Proxy season 2021: Growing opposition could be a sign of things to come

The deadline to file most shareholder proposals for the 2021 proxy season fell before January 6 in most cases. Looking at the number of filed proposals related to political lobbying and spending may paint a picture of decreased investor interest – with the number of proposals falling year on year between 2019 and 2021.

But investors cast their votes after January 6, and this year has brought the highest number of proposals related to political lobbying and spending that have received majority support. Speaking to IR Magazine in July, Peter Kimball, former head of advisory services at ISS Corporate Solutions, says this tells only half of the story. He notes that the number of proposals related to political lobbying or spending that receive majority support has been growing exponentially since 2019.

‘That’s not necessarily an indication that everyone voted differently after January 6,’ Kimball says. ‘It’s probably as much of an indication that shareholder scrutiny around corporate political spending has increased over a longer period of time. We’re seeing a continuation of a bigger trend in terms of greater scrutiny of political lobbying and spending.’

Proposals calling for greater transparency into political lobbying and spending aren’t particularly new – they’ve been filed for many years by John Chevedden and a number of public pension funds – but a new development is the willingness of some of the largest asset managers to support them.

This year, for example, BlackRock voted in favor of proposals at Lyft, Tyson Foods, Pfizer, Charter Communications and others, according to its proxy voting report, having faced significant recent pressure from Majority Action and 25 public pension funds.

As large asset managers show a greater willingness to vote against management on these proposals, and in light of the high number of corporate statements after January 6, we could be heading for a perfect storm in the 2022 proxy season.

‘We’ve already had our partners banging at the door asking for a list of companies that will be prime candidates to file proxy resolutions with,’ points out Bruce Freed, president of the Center for Political Accountability (CPA). ‘We’ve set a goal of having at least 50 resolutions filed for the 2022 proxy season, but hopefully we can exceed that. There’s great eagerness to file.

‘The companies that called a pause and are now going back to spending are fanning the flames. Folks on the outside thought there would be a change in the way companies approach election-related spending, but for a significant number of companies it’s going back to business as usual.
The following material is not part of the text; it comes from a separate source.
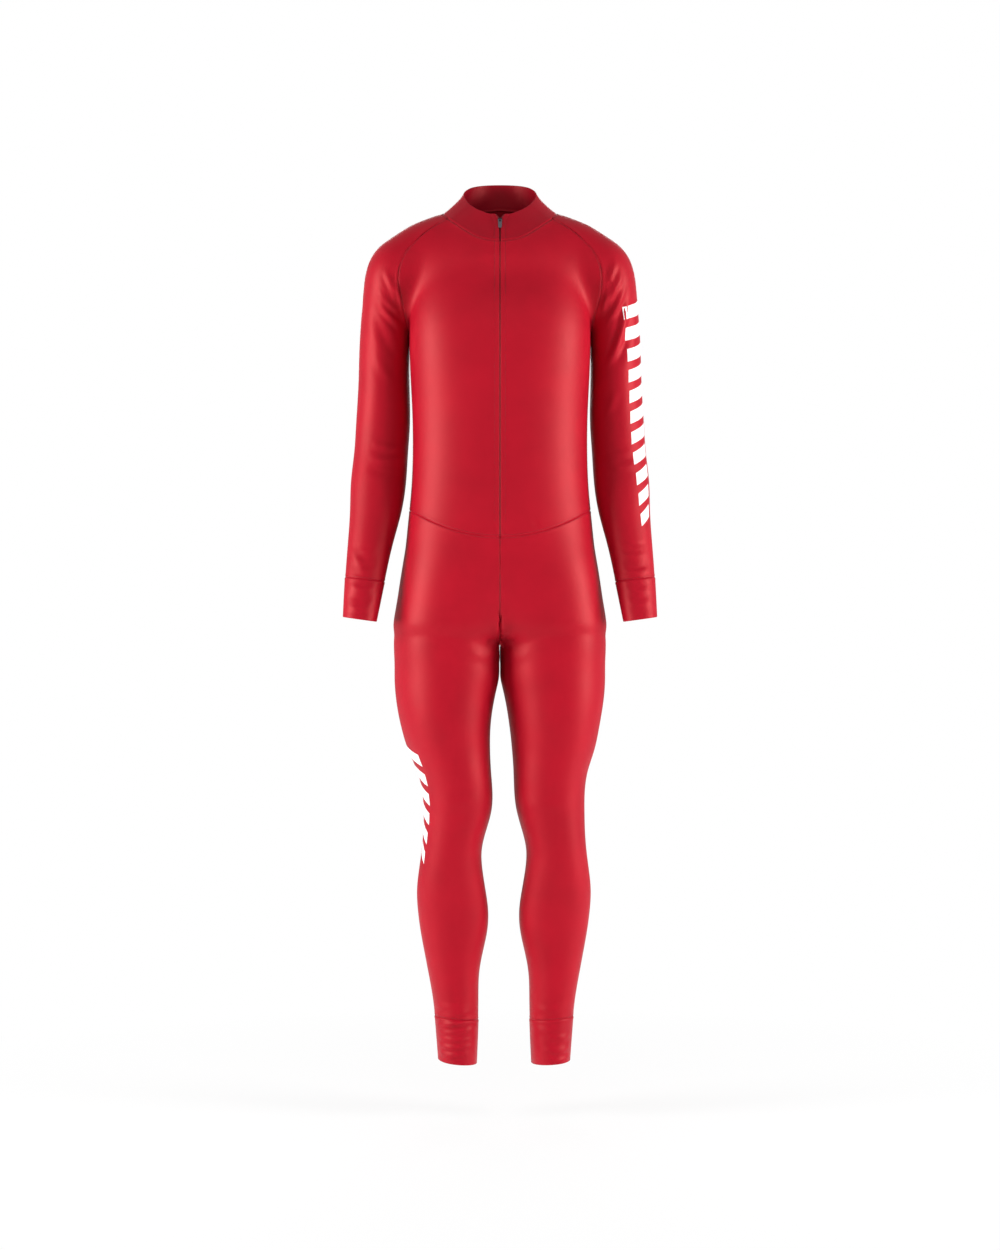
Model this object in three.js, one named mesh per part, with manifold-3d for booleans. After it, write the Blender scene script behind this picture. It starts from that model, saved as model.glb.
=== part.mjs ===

‘You have investors and consumers who are going to hold you accountable, and that can hurt the bottom line. The whole environment has changed: the polarized political environment has made political spending much riskier – and that means companies need to have policies in place to govern what they’re doing.’


Editor's note: This article was updated on October 8 to remove a reference to the number of proposals that have received majority support between 2019 and 2021.